EU body says mainland firms tried to evade duties

China's leading solar panel producer Yingli Green Energy Holding Co, known as Yingli Solar, denied on Monday an accusation of tax evasion leveled by the European solar industry initiative EU ProSun.

Fan Zhenhua, director of the legal affairs of Yingli, told the Global Times on Monday that the Hebei-based company did not ship any solar products from the mainland to a third region and then export them into the EU to avoid anti-dumping and anti-subsidy duties.

On Wednesday, EU ProSun said in a statement that European companies have accused mainland solar panel manufacturers of exporting the products via the island of Taiwan and Malaysia to Europe in order to avoid EU import duties, which amounted to hundreds of millions of euros lost in tariffs.

Up to 30 percent of mainland solar imports bypass EU import measures through "fraudulent circumvention," Milan Nitzachke, president of the EU ProSun and German solar energy firm SolarWorld, said in the announcement.

But Fan said that he does not see any current investigations against mainland solar panel companies about the so-called circumvention.

Fan said it was not the first time that European solar association have made such complaints.

"We've heard about the same accusation in August, but we didn't see any clear evidence showing that mainland producers export their goods via third regions to avoid import duties," Fan noted.

Nanjing-based solar energy company ET Solar also told the Global Times via e-mail on Monday that there is no evidence showing that mainland solar product producers export via a third region to the EU to avoid the anti-dumping and anti-subsidy duties.

EU ProSun said it has lodged an official request to the European Commission for an anti-circumvention investigation of imports of solar products from the island of Taiwan and Malaysia, according to the announcement.

The new action taken against mainland solar energy manufacturers shows that European solar companies are becoming less competitive than their Chinese competitors and are afraid of losing market share, said Meng Xiang'an, deputy director of the China Renewable Energy Society.

"The anti-dumping investigation [on mainland solar firms] since 2012 have been showing that European companies lack confidence," said Meng, noting that instead of protecting local producers, European countries should encourage competition among domestic and international solar energy companies, which will push the solar industry forward.

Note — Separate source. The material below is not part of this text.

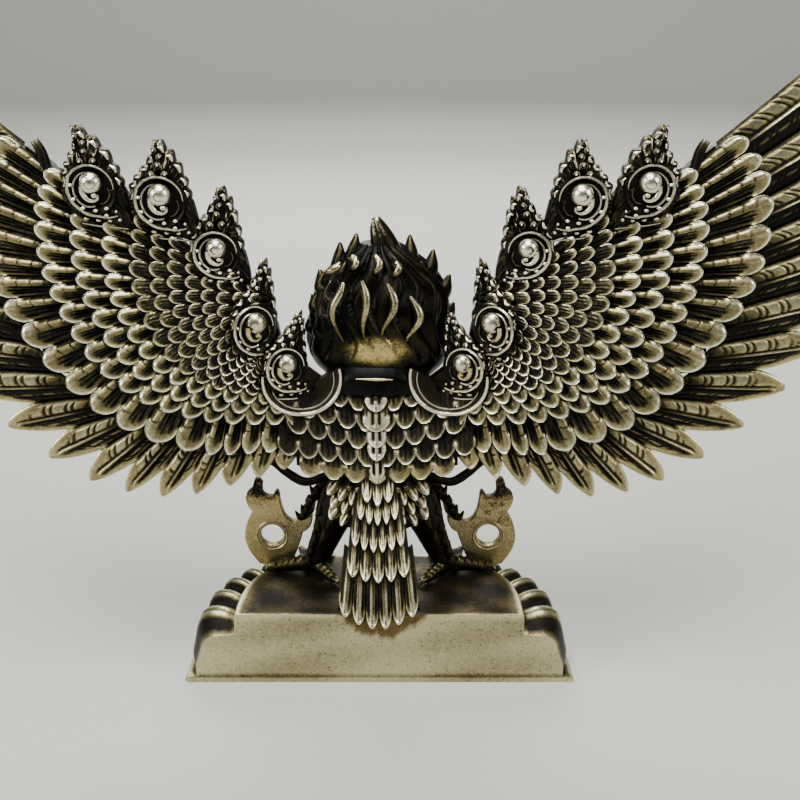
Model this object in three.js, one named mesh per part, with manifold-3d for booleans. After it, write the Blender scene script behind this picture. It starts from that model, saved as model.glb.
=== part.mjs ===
// A small cast Garuda, the sun bird of south and southeast Asia, standing on a half-round lotus plinth.
// Millimetres, +Z up. The figure faces -Y, so its feathered back and the flat back of the plinth face +Y.
// The origin is the middle of the plinth's underside.

import * as THREE from 'three';
import { mergeVertices } from 'three/addons/utils/BufferGeometryUtils.js';
import Module from 'manifold-3d';

const wasm = await Module();
wasm.setup();
const { Manifold, Mesh } = wasm;

// Driving dimensions of the plinth
const PLINTH_HEIGHT = 23.5;
const TOP_HALF_WIDTH = 43.6;
const TOP_DEPTH = 40;
const LEDGE_HEIGHT = 16.5;
const LEDGE_REACH = 13;
const FOOT_REACH = 16;
const FOOT_FLANGE = 1.6;
const PLINTH_SQUARENESS = 3;
const PETALS = 15;
const PETAL_RISE = 3.6;
const BACK_Y = 28;

// Clearance between the figure and what it stands on
const CLEARANCE = 0.3;

// The figure leans a little to one side: millimetres sideways for each millimetre of height
const LEAN = 0.011;

// Driving dimensions of the figure, measured up from the plinth's underside
const HEAD_CENTRE = new THREE.Vector3(0, 4, 112);
const HAIR_HALF_WIDTH = 20.5;
const HAIR_PEAK_Z = 140;
const NECK_Z = 90;
const HIP_Z = 57;
const LEG_THICKNESS = 9;
const TAIL_THICKNESS = 3.4;
const TAIL_TIP_Z = 20;
const TAIL_OVERHANG = 3;

// Driving dimensions of the wings
const WING_REACH = 143;
const WING_TOP_Z = 186;
const WING_CORE_FRONT = 2.6;
const FEATHER_THICKNESS = 1.9;
const QUILLS = 17;
const GREATER_COVERTS = 20;
const SCALE_ROWS = 4;
const SCALES_IN_FIRST_ROW = 19;
const SCALES_IN_LAST_ROW = 14;
const CREST_THICKNESS = 4.4;
const DISH = { out: 20.9, up: 95.4, radius: 11.2 };

// Points nearer to each other than this are one point
const WELD = 1e-3;

// Small tools for closed solids

function closedSolid(points, faces) {
  let volume = 0;
  for (const [a, b, c] of faces) {
    volume += points[a].dot(new THREE.Vector3().crossVectors(points[b], points[c]));
  }
  const triangles = volume < 0 ? faces.map(([a, b, c]) => [a, c, b]) : faces;
  return new Manifold(new Mesh({
    numProp: 3,
    vertProperties: new Float32Array(points.flatMap((p) => [p.x, p.y, p.z])),
    triVerts: new Uint32Array(triangles.flat()),
  }));
}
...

Fan noted that European firms will probably launch another anti-dumping investigation against mainland exporters as the minimum import price agreement will end in 2015.

Under the agreement, mainland firms are able to export up to 7 gigawatts per year of solar products without having to pay anti-dumping duties as long as the price does not fall below 56 euro cents per watt, according to a document on the website of the International Centre for Trade and Sustainable Development in Geneva, Switzerland, in September 2013.

However, non-participating companies in the minimum import price agreement will be subject to an average anti-dumping duty of about 47.6 percent.